Can We Affirm the Declaration of Independence with Non-Christians?

Greg Forster | July 8, 2016

Joe Carter is right: Christians should affirm the declarations of the Declaration of Independence when it comes to human rights and freedoms, without letting the document define our theology or buying into the myth of a Christian founding. But that point only raises a deeper question: Is the Declaration right that “these truths” are “self-evident,” such that all rational people—we and our non-Christian neighbors—can affirm them together? Or is special divine revelation the only “self-evident” truth, as much modern evangelical thinking presupposes?

The stakes in this question are high. If basic human rights really are self-evident, as the Declaration declares, there’s hope for religious freedom. But what then becomes of the necessity of Christ’s revelation?
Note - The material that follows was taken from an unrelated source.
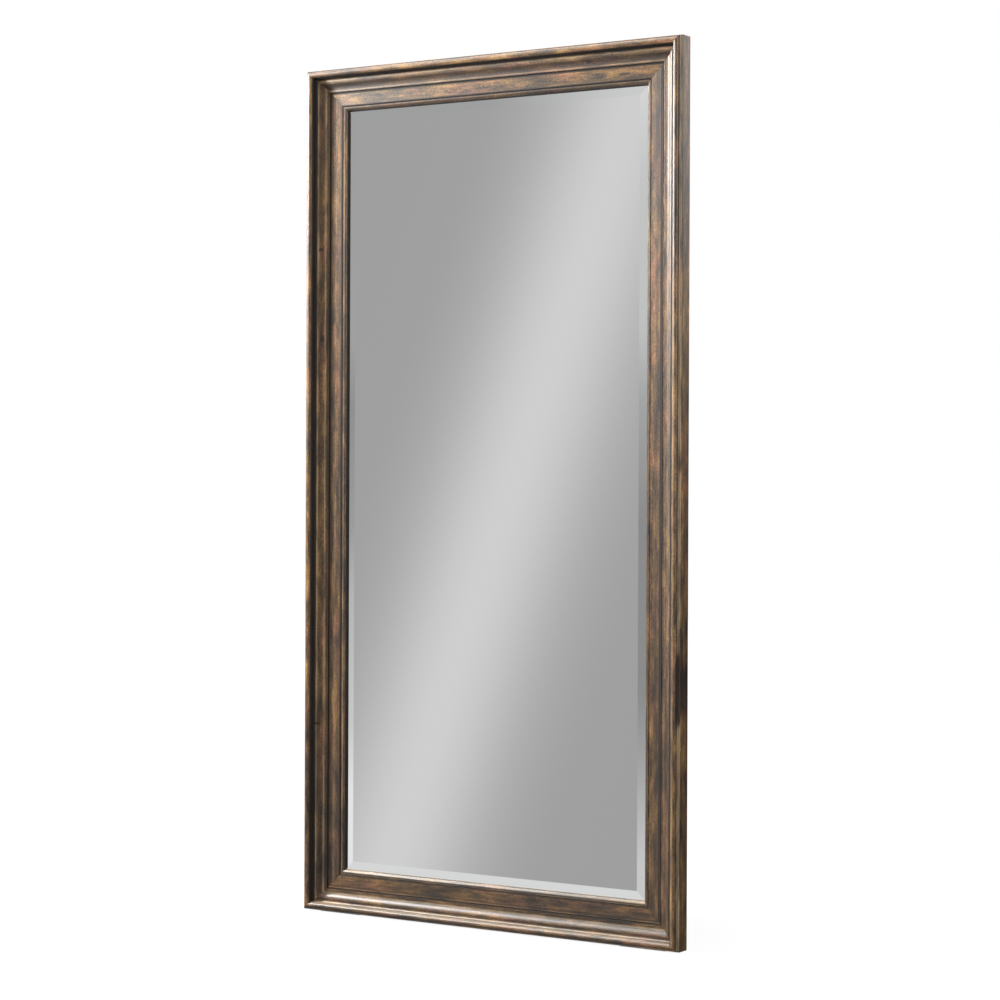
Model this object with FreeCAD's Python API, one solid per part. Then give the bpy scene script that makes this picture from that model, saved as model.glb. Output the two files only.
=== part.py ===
"""Tall floor mirror in a moulded wood frame, built up as a joiner builds it.

Row frame: X to the right, +Y to the back, +Z up, millimetres. The origin is on the floor, in the middle of
the overall width and depth. The mirror stands upright and faces -Y.

Every rail of the frame has the same section, drawn in two section coordinates: u runs from the outer edge of
the frame towards the mirror, and d runs from the front to the back. d is 0 close to the outer edge's front.
"""
import FreeCAD, Part
import math
import os

Vector = FreeCAD.Vector

# ------------------------------------------------------------------ overall size
WIDTH = 1067.0            # over the frame, 42 in
HEIGHT = 2108.0           # floor to top edge, 83 in
SOLE_THICK = 2.5          # rubber soles lift the frame off the floor

# ------------------------------------------------------------------ frame section
BEAD_U = 11.0             # outer bead: middle of its round, and radius
BEAD_D = 2.0
BEAD_R = 9.5
BEAD_OUT_DEG = 26.0       # how far the round runs past its widest point, outside and inside
BEAD_IN_DEG = 18.0
SIDE_ARRIS_D = 9.8        # front edge of the plain side, behind the outer quirk
SIDE_ARRIS_R = 0.9
FILLET_U = 21.5           # narrow fillet between bead and scotia
FILLET_D = 5.3
OGEE_U = 26.9             # ogee, from the arris of the scotia to the lip
OGEE_D = 13.7
LIP_U = 49.2
LIP_D = 22.3
LIP_END_U = 54.4
LIP_R = 1.6
SCOTIA_SAG = 3.4          # depth of the scotia's hollow off its chord
SEAT_D = 25.2             # glue line between moulding and frame board
SEAT_END_U = 56.6         # the quirk beside the moulding's foot
FLAT_U = 58.2             # flat band, sloping gently to the mirror
FLAT_D = 23.7
FLAT_END_U = 90.8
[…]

On the other hand, if only biblical revelation is truly self-evident, how is peace with our neighbors possible?

One way or another, much evangelical thinking about revelation will have to be reformed.

What Is ‘Self-Evident’?


First, we need to ask what the Declaration means by saying humanity’s natural rights and freedoms are “self-evident.” It doesn’t mean they can be deduced by some long, abstract chain of reasoning, starting from intuitive first principles and detached from tradition or moral experience.

Nothing in the Founders’ writings suggests they thought politics could be an exercise in…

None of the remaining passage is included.